Grit is the passion that drives us to press through our short-term goals, like passing the EPPP, so that we can achieve our long-term goals, like becoming a psychologist. It has been said that grit is all you need when it comes to accomplishment. Though John Wayne may disagree, when it comes to achieving goals, it takes more than just true grit.
Psychology Today’s Michelle McQuaid points out why grit isn’t everything.
She explains that
“without the strengths of curiosity, optimism, social intelligence and self-control grit can lead you in jobs you aren’t suited for, stuck on ideas that will never work and in relationships you should have let go of.”
Ultimately, McQuaid is saying that grit must be guided by our passions, otherwise we’re stuck achieving a goal that we aren’t genuinely interested in. Her research encompasses an interview with Professor Angela Duckworth of University of Pennsylvania and author of Grit: The Power of Passion and Perseverance. Duckworth explains why success needs more than grit.
“[Duckworth suggests that] grit is just one aspect of character, along with other strengths such as hope, optimism, social intelligence, curiosity, and gratitude. She suggests your strengths can be classified into three dimensions of character – intrapersonal (strengths of will), interpersonal (strengths of heart) and intellectual (strengths of mind).”

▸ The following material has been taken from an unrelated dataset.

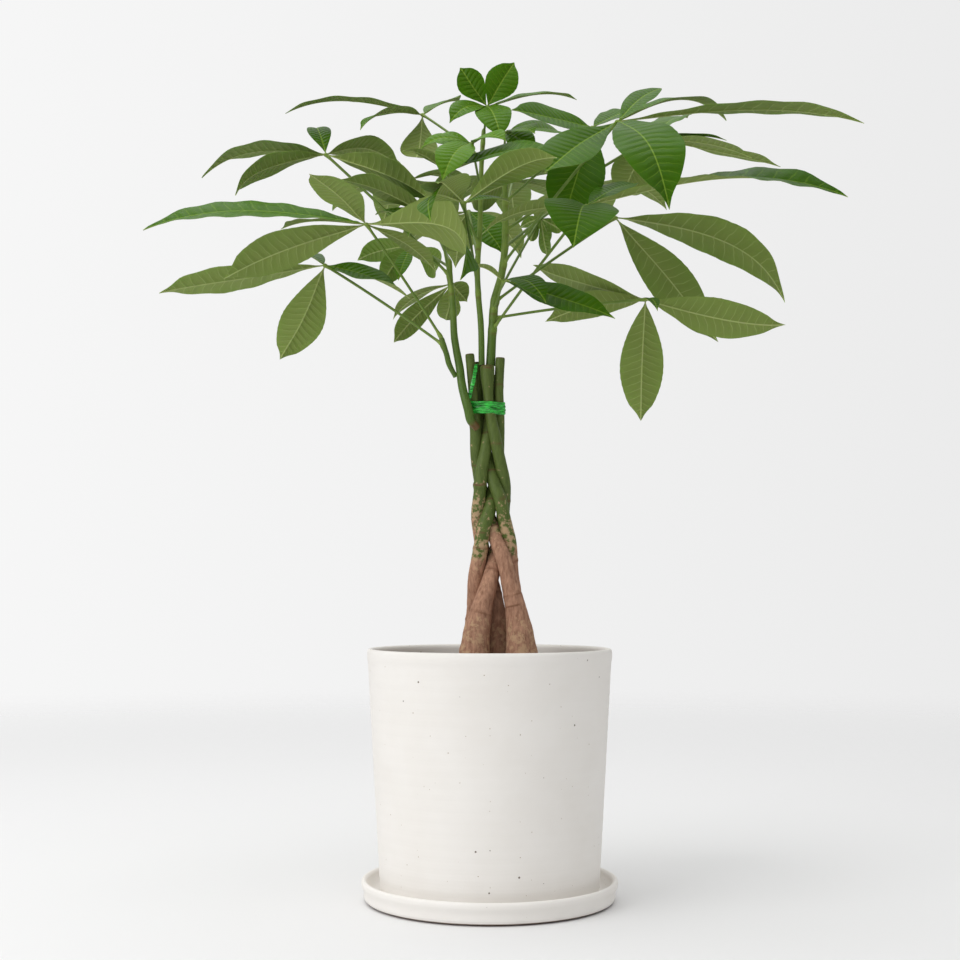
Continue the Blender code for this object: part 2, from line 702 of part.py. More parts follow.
def build():
    """Make the whole part."""
    clear_scene()
    make_saucer()
    make_pot()
    lines, radii = make_trunks()
    make_soil(lines, radii)
    make_tie(lines, radii)
    make_shoots()
    for name, (shoot, height, hub, leaflets) in LEAVES.items():
        make_leaf(name, shoot, height, hub, leaflets)


build()
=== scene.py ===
# %% [markdown]
# # A potted money tree
#
# The real thing is a young braided tree: five trunks plaited together while soft, held by a
# green plastic tie, with palmate leaves on long stalks, planted in a thrown stoneware pot that
# stands in its own saucer. Nothing on it moves on a joint.
#
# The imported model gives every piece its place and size. This lesson dresses it: it replaces each
# plain solid with a fine surface, and gives each surface a finish made from nodes.

# %% Load the fixed frame
import math

import bpy
import numpy as np
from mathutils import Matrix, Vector, noise


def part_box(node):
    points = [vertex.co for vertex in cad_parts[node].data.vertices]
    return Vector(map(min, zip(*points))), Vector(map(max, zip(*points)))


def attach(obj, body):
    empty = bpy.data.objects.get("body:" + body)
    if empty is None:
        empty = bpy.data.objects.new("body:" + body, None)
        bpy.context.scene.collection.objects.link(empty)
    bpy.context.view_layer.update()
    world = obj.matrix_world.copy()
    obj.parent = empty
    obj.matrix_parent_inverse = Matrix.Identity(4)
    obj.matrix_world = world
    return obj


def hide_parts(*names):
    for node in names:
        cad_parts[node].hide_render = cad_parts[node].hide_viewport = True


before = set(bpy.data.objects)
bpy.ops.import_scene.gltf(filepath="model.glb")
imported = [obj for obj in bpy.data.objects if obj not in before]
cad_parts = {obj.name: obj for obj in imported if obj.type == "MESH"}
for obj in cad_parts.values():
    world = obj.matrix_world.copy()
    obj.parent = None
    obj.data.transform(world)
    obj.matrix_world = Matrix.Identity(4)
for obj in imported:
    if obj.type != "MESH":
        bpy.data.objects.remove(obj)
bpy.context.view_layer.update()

MM = 0.001

# %% [markdown]
# ## Two small helpers for finishes
#
# Colours are easiest to pick as sRGB hex values, the ones a colour picker shows, but shaders mix
# light, so they want linear values. One function turns the first into the second. A second
# function adds a node, sets its properties and fills or links its sockets: with it a material
# reads like a recipe, whichever nodes it uses.

# %% Hex colours and nodes
def linear(hex_colour):
    """An sRGB hex colour such as "d8d2c8" as linear red, green, blue and alpha."""
    shares = [int(hex_colour[start:start + 2], 16) / 255 for start in (0, 2, 4)]
    return (*[s / 12.92 if s <= 0.04045 else ((s + 0.055) / 1.055) ** 2.4 for s in shares], 1.0)


def add_node(tree, kind, sockets=None, **properties):
    """One new node. A socket is given a plain value, or the output that feeds it."""
    node = tree.nodes.new(kind)
    for name, value in properties.items():
        setattr(node, name, value)
    for name, value in (sockets or {}).items():
        if isinstance(value, bpy.types.NodeSocket):
            tree.links.new(value, node.inputs[name])
        else:
            node.inputs[name].default_value = value
    return node


def start_finish(name, **sockets):
    """A material with a Principled shader whose even values are set; gives all three."""
    material = bpy.data.materials.new(name)
    material.use_nodes = True
    shader = material.node_tree.nodes["Principled BSDF"]
    for socket, value in sockets.items():
        shader.inputs[socket.replace("_", " ")].default_value = value
    return material, material.node_tree, shader


print("linear d8d2c8 is", [round(v, 3) for v in linear("d8d2c8")])

# %% [markdown]
# ## The camera
#
# The tree is looked at from the front, from a little above the pot's rim, with a long lens that
# keeps the pot's sides straight. A lens of about 56 mm at 1.36 m frames the whole crown. The
# standard view is used, so that a white glaze shows as the white its hex value names.

# %% Camera
CAMERA_PLACE = (-0.0086, -1.36, 0.276)
CAMERA_PITCH = math.radians(90 + 4.125)
CAMERA_LENS = 56.26

camera_data = bpy.data.cameras.new("camera")
camera_data.lens = CAMERA_LENS
camera_data.sensor_width = 36.0
camera_data.clip_start = 0.05
camera = bpy.data.objects.new("camera", camera_data)
camera.location = CAMERA_PLACE
camera.rotation_euler = (CAMERA_PITCH, 0.0, 0.0)
bpy.context.scene.collection.objects.link(camera)
bpy.context.scene.camera = camera
bpy.context.scene.view_settings.view_transform = "Standard"
print("camera looks from", CAMERA_PLACE)

# %% [markdown]
# ## Studio floor and light
#
# The pot stands on seamless white paper in a bright room. A flat disc of floor that fades out at
# its edge does this without a horizon line: the paper wall shows past it. The room's own light
# comes mostly from above, as from a ceiling, with a large soft box to the left and in front and
# another overhead. So shadows stay pale and fall to the right, and leaves darken underneath.

# %% Floor
FLOOR_RADIUS = 3.2
FLOOR_FADE = (0.9, 2.9)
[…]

Success, according to McQuaid’s research and interview with Duckworth, is a product of character development. Passing the EPPP, therefore, is more than just having grit. In order to successfully study for the EPPP, you must first be optimistic and believe that you can get a passing score, you must secondly be disciplined to take the necessary step, and, finally, use the power of gratitude. As TSM’s Robin Phillips put it one of his series on gratitude:
“Gratitude is not a type of feel-good escapism whereby we tell ourselves that things are good when they are not; rather it is learning to “see” our life in a new way and to perceive the good that may be obscured by the familiar context of the ordinary.”
Most of Duckworth’s stance on grit is geared toward success in the workplace. She suggests three ways to use grit effectively in the workplace and we’ve adapted them towards successful EPPP prep:
- Look at failure differently
Failure is an opportunity for improvement, not the end of an attempt. Perhaps this is not your first attempt at the EPPP. It can be discouraging to fail and begin the process of studying all over again. Consider it, though, an opportunity to improve your learning process. The Taylor Study Method, in fact, was born as the result of failed EPPP attempts. Had I not experienced failure, I could not help others succeed.
- Pursue your passion
Remember your end goal. Ask yourself why you’re taking the EPPP and reignite your passion for psychology. What are you going to accomplish by becoming a psychologist? Remembering why will give purpose to your goal of passing the EPPP.
- Find balance
There is a middle ground between burnout and procrastination. Find a work/study balance that will give you the energy to keep going and the discipline to have successful study sessions.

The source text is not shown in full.